Vice Chairman of the Standing Committee of the National People's Congress
- In office 16 March 1998 – 21 April 2000
- Chairman: Li Peng

Chairman of Guangxi
- In office January 1993 – January 1998
- Preceded by: Wei Chunshu
- Succeeded by: Li Zhaozhuo

Personal details
- Born: 13 November 1933 Shanglin County, Guangxi, China
- Died: 14 September 2000 (aged 66) Beijing
- Party: Chinese Communist Party (1954–2000, expelled)
- Education: Northern Jiaotong University

= Cheng Kejie =

Chinese politician executed for corruption

Cheng Kejie (成克杰; 13 November 1933 - 14 September 2000) was a Chinese politician. He held the position of Chairman of the People's Government of the Guangxi Zhuang Autonomous Region and vice-chairman of the Standing Committee of the National People's Congress. Cheng was executed for accepting bribes. He remains the only party and state leader to be sentenced to death and executed to date.

== Biography ==
=== Guangxi ===
Cheng was born in Guangxi, and joined the Chinese Communist Party (CCP) in February 1954. Since graduating in 1957 from the Railway Management Department of the Beijing Railway Institute (now Beijing Jiaotong University), Cheng Kejie has held various positions, including technician at Zhanjiang Station of the Liuzhou Railway Bureau, business instructor at the Zhanjiang Office, technician, engineer, chief engineer, deputy director (1984–1985), and director (1985–1986) at the Nanning Branch. Two years later, he was promoted to vice-chairman of the People's Government of the Guangxi Zhuang Autonomous Region. In 1989, he became the deputy secretary of the CCP Guangxi Zhuang Autonomous Region Committee, and the following year, he was elevated to Chairman of the People's Government of the Guangxi Zhuang Autonomous Region, serving as Acting Chairman prior to April 28, 1990. During his leadership, Guangxi organized the Fourth Ethnic Minority Traditional Sports Games in 1991.

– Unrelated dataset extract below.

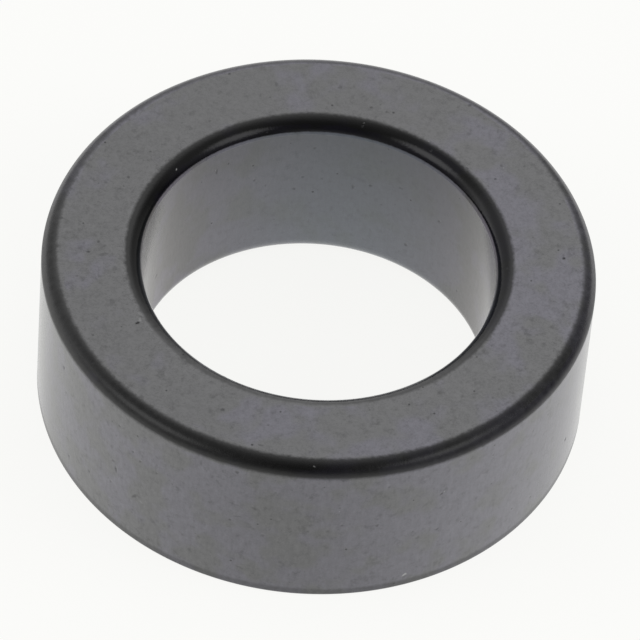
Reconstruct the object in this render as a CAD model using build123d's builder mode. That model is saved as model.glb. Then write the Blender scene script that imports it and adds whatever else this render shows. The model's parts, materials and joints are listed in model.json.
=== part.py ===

=== National People's Congress ===
In 1992, Cheng Kejie was appointed to the 14th Central Committee of the Chinese Communist Party, and in March 1998, during the inaugural session of the 9th National People's Congress, he was elected as vice-chairman of the Standing Committee of the National People's Congress.

=== Corruption ===
In January 1999, Yu Fanglin, the secretary of the CCP Yulin Committee, disclosed to the case officer during his detention that Cheng Kejie, while serving as chairman of the Guangxi Zhuang Autonomous Region, had twice directed Yu Fanglin to procure 7,000 tons of sugar from Guigang Sugar Factory (贵港糖厂) at a reduced price for resale, thereby generating a significant profit. In August of that year, the Central Committee of the Chinese Communist Party resolved to investigate Cheng Kejie, though this decision was not publicly disclosed at the time. Cheng Kejie, Vice Chairman of the National People's Congress Standing Committee, was last publicly reported on August 30, 1999, during the closing day of the eleventh meeting of the Ninth National People's Congress Standing Committee. On October 1, 1999, the celebration for the fiftieth anniversary of the founding of the People's Republic of China took place in Beijing, yet Cheng Kejie was absent from the General Assembly, while Xie Fei, also a vice-chairman, made an appearance despite being seriously ill. Xie Fei died on October 27, shortly after his return to Guangzhou, and Cheng Kejie's name was absent from the reports on the day of his farewell service. This incited conjecture over Cheng Kejie's potential involvement in the case.

In March 2000, Cheng was suspected of legal and disciplinary violations, resulting in his absence from that year's NPC meeting. He was expelled from the CCP on April 20, dismissed from his role as a deputy to the NPC on April 21, and had his vice chairman position revoked on April 25. Subsequently, the Supreme People's Procuratorate (SPP) decided to arrest him. On July 31, Cheng Kejie, accused of accepting bribes exceeding RMB 41.09 million, either independently or in collusion with Li Ping (described as his mistress), was sentenced to death by the Beijing Municipal No. 1 Intermediate People's Court. His subsequent appeal was denied on August 22.

On September 7, the Supreme People's Court authorized the death penalty for Cheng Kejie, who was ultimately executed by lethal injection at 9:53 p.m. on September 14, 2000. He was the first party and state leader in the history of the People's Republic of China to be executed by the judicial authorities.